Вся наша революционная и имперская эпопея, величайшая со времен Александра Македонского и Цезаря, заключена между именем Бонапарта, высеченным на пилонах Фив, и именем Наполеона, начертанным на руинах Кремля. Поэтому не стоит удивляться, что у меня забилось сердце, когда я проезжал по городу Юрия Долгорукого.
Впрочем, возможно, что отчасти оно трепетало и от испытываемого мною желания снова увидеться с двумя моими друзьями.
Женни ждала нас у ворот Петровского парка, а Нарышкин — на крыльце, откуда он проводил смотр своих лошадей: этому приятному занятию он предавался каждое утро.
Кстати сказать, у Нарышкина самый лучший в России табун лошадей: он единственный владеет потомством принадлежавшего Григорию Орлову знаменитого племенного жеребца, русское имя которого я, к сожалению, не могу припомнить (в переводе на французский оно означает "Удалец").
Наше появление было встречено криками радости: в него уже никто не верил.
Нарышкин на минуту прервал свой смотр. Женни повела нас показывать отведенные нам комнаты.
Очаровательный павильон, отделенный от главного здания живой изгородью из сирени и цветущим садом, был предоставлен в наше полное распоряжение и специально для нас заново обставлен.
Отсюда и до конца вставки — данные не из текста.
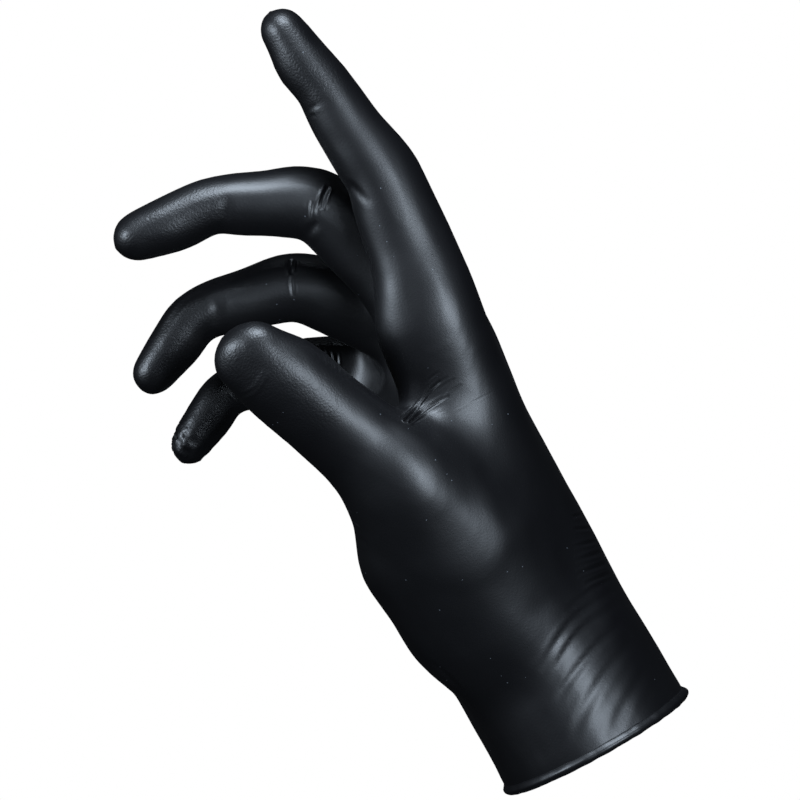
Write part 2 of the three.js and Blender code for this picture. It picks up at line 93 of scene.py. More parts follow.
# %% Helpers for meshes
def new_object(name, bm):
    """Put a bmesh into a new object at the origin and free it."""
    mesh = bpy.data.meshes.new(name)
    bm.to_mesh(mesh)
    bm.free()
    obj = bpy.data.objects.new(name, mesh)
    bpy.context.scene.collection.objects.link(obj)
    return obj


def bake_modifiers(obj):
    """Replace an object's mesh by what its modifiers make of it."""
    depsgraph = bpy.context.evaluated_depsgraph_get()
    baked = bpy.data.meshes.new_from_object(obj.evaluated_get(depsgraph))
    obj.modifiers.clear()
    obj.data = baked


def islands(bm):
    """List the groups of joined vertices of a bmesh."""
    seen = set()
    groups = []
    for start in bm.verts:
        if start in seen:
            continue
        seen.add(start)
        group = [start]
        for vert in group:
            for edge in vert.link_edges:
                other = edge.other_vert(vert)
                if other not in seen:
                    seen.add(other)
                    group.append(other)
        groups.append(group)
    return groups


# %% Part the solid into its two skins
CUT_HEIGHT = 4.2 * MM      # just above the bead of the solid


def film_of_solid(keep_outer):
    """Copy the solid above its bead and keep one of its two skins."""
    bm = bmesh.new()
    bm.from_mesh(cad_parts["glove"].data)
    bmesh.ops.remove_doubles(bm, verts=bm.verts, dist=0.001 * MM)
    everything = bm.verts[:] + bm.edges[:] + bm.faces[:]
    bmesh.ops.bisect_plane(
        bm, geom=everything, plane_co=(0, 0, CUT_HEIGHT), plane_no=(0, 0, 1), clear_inner=True
    )
    groups = sorted(islands(bm), key=lambda group: max(v.co.z for v in group))
    kept = groups[-1] if keep_outer else groups[-2]
    kept_set = set(kept)
    bmesh.ops.delete(bm, geom=[v for v in bm.verts if v not in kept_set], context="VERTS")
    return bm


outer = film_of_solid(keep_outer=True)
inner = film_of_solid(keep_outer=False)
print("outer faces", len(outer.faces), "inner faces", len(inner.faces))

# %% Remesh the outer skin
VOXEL = 1.05 * MM
CAP_DROP = 9 * MM
MOUTH_HEIGHT = 1.6 * MM    # where the film ends inside the bead
RELAX_STEPS = 18
RELAX_IN = 0.55            # each step shrinks by the first share and swells by the second,
RELAX_OUT = 0.56           # so the facets go and the girth of a finger stays


def mouth_edges(bm):
    """List the edges of the open mouth."""
    return [edge for edge in bm.edges if edge.is_boundary]


def read_points(mesh):
    """Read a mesh's vertices as rows of x, y and z in metres."""
    points = np.empty(len(mesh.vertices) * 3)
    mesh.vertices.foreach_get("co", points)
    return points.reshape(-1, 3)


def read_normals(mesh):
    """Read the normals of a mesh's vertices as rows."""
    normals = np.empty(len(mesh.vertices) * 3, dtype=np.float32)
    mesh.vertex_normals.foreach_get("vector", normals)
    return normals.reshape(-1, 3).astype(float)


def write_points(mesh, points):
    """Write moved vertices back to their mesh."""
    mesh.vertices.foreach_set("co", points.ravel())
    mesh.update()


def neighbours(mesh):
    """List each edge both ways round, and how many edges each vertex has."""
    pairs = np.empty(len(mesh.edges) * 2, dtype=np.int64)
    mesh.edges.foreach_get("vertices", pairs)
    pairs = pairs.reshape(-1, 2)
    ends = np.concatenate([pairs[:, 0], pairs[:, 1]])
    others = np.concatenate([pairs[:, 1], pairs[:, 0]])
    count = np.maximum(np.bincount(ends, minlength=len(mesh.vertices)), 1)
    return ends, others, count


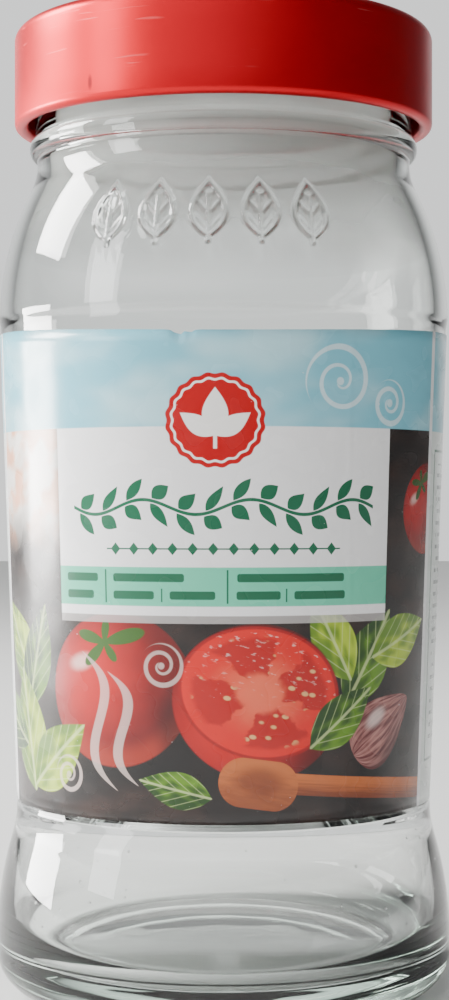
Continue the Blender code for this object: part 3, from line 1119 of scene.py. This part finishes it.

Неслыханная роскошь в Москве: у каждого была отдельная кровать!
Все мелочи комфорта и туалета, какие может предусмотреть женщина, занимаясь внутренним убранством дома, были заботливо и щедро включены нашей очаровательной хозяйкой в обстановку предоставленных нам комнат.
Было ясно, что нас рассчитывают удержать здесь как можно дольше; к сожалению, каждый день у нас был на счету: мне хотелось попасть в Нижний Новгород на знаменитую ярмарку, куда посылают своих представителей и Европа, и Азия.
Наши восторги и изъявления благодарности, сопровождавшие осмотр павильона, были прерваны звоном колокола, возвещавшего время завтрака. Мы отправились в главное здание, где нас встретил повар с коленкоровым колпаком в руках.
Этот повар, хотя он и отличался в лучшую сторону от того, что был у Кушелева, тем не менее оставался русским поваром, то есть человеком, исполненным предрассудков. Правда, его неприятие французской кухни поддерживалось Нарышкиным, который в качестве боярина старого закала отдавал предпочтение кухне Ивана Грозного, или, если угодно, грозной кухне Ивана.
Но Нарышкин подчинился долгу гостеприимства, и было условлено, что на протяжении всего нашего пребывания в Петровском парке г-н Кутузов — как видите, повар носил прославленное имя — будет подчиняться исключительно мне.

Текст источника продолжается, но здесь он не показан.